SUPPLIED INFORMATION ::
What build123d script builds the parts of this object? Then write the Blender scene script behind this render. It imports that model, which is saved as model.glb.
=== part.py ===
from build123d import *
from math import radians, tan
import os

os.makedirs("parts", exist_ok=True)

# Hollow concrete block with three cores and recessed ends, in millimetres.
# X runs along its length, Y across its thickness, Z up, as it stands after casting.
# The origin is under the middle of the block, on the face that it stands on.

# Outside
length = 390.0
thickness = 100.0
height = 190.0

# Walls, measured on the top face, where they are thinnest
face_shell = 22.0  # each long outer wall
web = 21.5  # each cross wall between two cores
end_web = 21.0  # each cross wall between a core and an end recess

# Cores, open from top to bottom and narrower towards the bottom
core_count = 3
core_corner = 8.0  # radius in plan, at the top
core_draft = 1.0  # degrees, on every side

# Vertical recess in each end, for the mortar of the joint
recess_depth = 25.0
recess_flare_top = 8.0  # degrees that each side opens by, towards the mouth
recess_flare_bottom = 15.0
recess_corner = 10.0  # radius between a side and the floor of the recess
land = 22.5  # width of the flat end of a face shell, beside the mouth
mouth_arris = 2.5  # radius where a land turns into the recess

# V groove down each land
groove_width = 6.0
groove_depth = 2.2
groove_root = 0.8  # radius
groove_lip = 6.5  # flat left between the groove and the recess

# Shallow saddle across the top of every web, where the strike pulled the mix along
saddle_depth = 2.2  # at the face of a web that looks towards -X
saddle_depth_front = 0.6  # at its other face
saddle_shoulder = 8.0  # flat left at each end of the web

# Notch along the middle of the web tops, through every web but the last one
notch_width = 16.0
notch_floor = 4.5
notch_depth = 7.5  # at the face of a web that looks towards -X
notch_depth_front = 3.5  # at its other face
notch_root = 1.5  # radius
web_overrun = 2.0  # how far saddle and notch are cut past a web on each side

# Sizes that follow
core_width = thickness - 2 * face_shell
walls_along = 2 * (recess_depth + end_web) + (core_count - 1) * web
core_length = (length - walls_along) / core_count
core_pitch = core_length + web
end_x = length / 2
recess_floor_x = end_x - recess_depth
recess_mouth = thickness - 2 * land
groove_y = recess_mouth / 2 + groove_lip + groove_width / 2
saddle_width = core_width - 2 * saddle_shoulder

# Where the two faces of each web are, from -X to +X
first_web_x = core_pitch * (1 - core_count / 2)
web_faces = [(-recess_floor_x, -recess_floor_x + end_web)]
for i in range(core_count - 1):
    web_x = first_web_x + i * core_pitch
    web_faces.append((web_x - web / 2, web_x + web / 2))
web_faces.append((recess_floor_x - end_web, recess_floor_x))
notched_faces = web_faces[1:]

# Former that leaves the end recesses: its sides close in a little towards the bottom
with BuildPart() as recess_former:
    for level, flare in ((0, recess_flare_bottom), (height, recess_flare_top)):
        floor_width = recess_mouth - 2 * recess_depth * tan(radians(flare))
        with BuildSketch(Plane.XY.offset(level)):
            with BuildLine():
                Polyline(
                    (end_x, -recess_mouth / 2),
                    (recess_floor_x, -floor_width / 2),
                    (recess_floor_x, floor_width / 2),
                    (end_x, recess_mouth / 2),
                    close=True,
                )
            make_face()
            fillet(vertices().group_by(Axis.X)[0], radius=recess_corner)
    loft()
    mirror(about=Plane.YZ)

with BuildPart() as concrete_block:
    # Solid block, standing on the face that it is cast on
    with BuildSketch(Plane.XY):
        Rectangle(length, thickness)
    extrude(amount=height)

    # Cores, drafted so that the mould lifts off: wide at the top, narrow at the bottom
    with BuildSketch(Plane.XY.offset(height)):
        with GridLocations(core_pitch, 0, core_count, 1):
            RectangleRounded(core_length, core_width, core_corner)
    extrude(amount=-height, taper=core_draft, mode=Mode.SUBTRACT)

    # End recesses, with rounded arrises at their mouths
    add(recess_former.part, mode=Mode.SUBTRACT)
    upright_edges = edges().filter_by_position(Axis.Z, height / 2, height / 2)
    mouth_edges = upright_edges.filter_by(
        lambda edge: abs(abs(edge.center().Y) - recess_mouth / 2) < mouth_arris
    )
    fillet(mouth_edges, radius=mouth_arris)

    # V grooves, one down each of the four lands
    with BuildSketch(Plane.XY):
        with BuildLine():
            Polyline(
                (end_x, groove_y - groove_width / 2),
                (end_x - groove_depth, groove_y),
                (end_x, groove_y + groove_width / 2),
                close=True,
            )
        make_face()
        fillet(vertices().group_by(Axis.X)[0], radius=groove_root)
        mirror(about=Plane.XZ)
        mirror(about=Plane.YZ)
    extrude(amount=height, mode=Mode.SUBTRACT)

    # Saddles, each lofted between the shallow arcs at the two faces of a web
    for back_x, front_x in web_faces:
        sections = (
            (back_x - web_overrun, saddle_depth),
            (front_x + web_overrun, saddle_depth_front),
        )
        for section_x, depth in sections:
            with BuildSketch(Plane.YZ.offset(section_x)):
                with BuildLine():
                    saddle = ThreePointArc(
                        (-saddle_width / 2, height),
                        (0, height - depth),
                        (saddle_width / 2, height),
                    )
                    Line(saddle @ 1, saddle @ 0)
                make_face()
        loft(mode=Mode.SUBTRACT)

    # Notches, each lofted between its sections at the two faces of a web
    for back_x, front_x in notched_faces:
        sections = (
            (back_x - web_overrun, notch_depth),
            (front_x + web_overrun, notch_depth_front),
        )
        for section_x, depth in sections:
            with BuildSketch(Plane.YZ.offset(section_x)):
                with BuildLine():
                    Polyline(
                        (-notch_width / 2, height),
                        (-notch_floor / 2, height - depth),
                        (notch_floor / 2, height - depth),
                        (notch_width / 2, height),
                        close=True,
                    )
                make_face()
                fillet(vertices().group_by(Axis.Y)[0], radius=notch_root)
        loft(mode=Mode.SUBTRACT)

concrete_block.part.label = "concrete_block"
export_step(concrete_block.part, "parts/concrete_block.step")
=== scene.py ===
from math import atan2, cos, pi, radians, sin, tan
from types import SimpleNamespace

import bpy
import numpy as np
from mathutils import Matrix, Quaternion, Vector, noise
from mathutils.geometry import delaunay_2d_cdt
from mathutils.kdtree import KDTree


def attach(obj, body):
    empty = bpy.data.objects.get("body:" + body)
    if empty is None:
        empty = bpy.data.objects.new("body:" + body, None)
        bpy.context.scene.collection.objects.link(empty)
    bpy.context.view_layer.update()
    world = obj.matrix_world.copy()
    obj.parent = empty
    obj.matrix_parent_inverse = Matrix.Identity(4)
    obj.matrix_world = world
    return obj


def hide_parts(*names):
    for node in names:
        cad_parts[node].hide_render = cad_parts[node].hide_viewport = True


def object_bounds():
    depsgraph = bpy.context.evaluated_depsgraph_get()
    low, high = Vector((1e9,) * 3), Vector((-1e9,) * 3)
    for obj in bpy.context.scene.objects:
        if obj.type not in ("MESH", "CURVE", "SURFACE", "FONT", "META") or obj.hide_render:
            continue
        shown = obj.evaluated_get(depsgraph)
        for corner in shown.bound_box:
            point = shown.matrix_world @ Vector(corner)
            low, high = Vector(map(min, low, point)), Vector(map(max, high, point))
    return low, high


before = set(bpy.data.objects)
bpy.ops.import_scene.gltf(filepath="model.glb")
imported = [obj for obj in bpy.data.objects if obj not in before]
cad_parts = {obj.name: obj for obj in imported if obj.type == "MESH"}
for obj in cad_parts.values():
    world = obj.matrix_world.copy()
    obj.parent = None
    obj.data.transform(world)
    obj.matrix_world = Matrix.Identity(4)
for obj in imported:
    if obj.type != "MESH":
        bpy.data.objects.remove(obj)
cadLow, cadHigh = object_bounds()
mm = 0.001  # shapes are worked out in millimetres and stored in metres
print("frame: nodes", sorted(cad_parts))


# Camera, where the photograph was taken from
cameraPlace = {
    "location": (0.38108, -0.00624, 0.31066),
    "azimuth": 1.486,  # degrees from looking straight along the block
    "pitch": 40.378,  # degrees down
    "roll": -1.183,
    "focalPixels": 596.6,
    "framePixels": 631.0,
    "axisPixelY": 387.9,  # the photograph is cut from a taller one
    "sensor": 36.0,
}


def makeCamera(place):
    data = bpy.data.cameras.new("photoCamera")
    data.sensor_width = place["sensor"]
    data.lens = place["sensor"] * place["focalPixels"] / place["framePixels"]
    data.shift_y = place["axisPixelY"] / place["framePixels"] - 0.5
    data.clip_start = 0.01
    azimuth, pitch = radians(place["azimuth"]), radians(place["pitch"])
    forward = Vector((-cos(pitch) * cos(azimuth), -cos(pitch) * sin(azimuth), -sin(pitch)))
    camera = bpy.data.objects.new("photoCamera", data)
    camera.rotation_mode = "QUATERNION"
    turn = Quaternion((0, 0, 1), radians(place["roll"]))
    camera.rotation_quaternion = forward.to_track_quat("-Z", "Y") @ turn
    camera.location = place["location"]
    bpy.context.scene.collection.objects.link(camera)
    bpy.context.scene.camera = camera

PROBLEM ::
Extract the run of lines that opens with the line containing "fillet(vertices().group_by(Axis.Y)[0], radius=notch_root)" and closes with the line containing "Vector(map(max, high, point))"; reproduce it exactly and add nothing.

COMPLETED TASK ::
                fillet(vertices().group_by(Axis.Y)[0], radius=notch_root)
        loft(mode=Mode.SUBTRACT)

concrete_block.part.label = "concrete_block"
export_step(concrete_block.part, "parts/concrete_block.step")
=== scene.py ===
from math import atan2, cos, pi, radians, sin, tan
from types import SimpleNamespace

import bpy
import numpy as np
from mathutils import Matrix, Quaternion, Vector, noise
from mathutils.geometry import delaunay_2d_cdt
from mathutils.kdtree import KDTree


def attach(obj, body):
    empty = bpy.data.objects.get("body:" + body)
    if empty is None:
        empty = bpy.data.objects.new("body:" + body, None)
        bpy.context.scene.collection.objects.link(empty)
    bpy.context.view_layer.update()
    world = obj.matrix_world.copy()
    obj.parent = empty
    obj.matrix_parent_inverse = Matrix.Identity(4)
    obj.matrix_world = world
    return obj


def hide_parts(*names):
    for node in names:
        cad_parts[node].hide_render = cad_parts[node].hide_viewport = True


def object_bounds():
    depsgraph = bpy.context.evaluated_depsgraph_get()
    low, high = Vector((1e9,) * 3), Vector((-1e9,) * 3)
    for obj in bpy.context.scene.objects:
        if obj.type not in ("MESH", "CURVE", "SURFACE", "FONT", "META") or obj.hide_render:
            continue
        shown = obj.evaluated_get(depsgraph)
        for corner in shown.bound_box:
            point = shown.matrix_world @ Vector(corner)
            low, high = Vector(map(min, low, point)), Vector(map(max, high, point))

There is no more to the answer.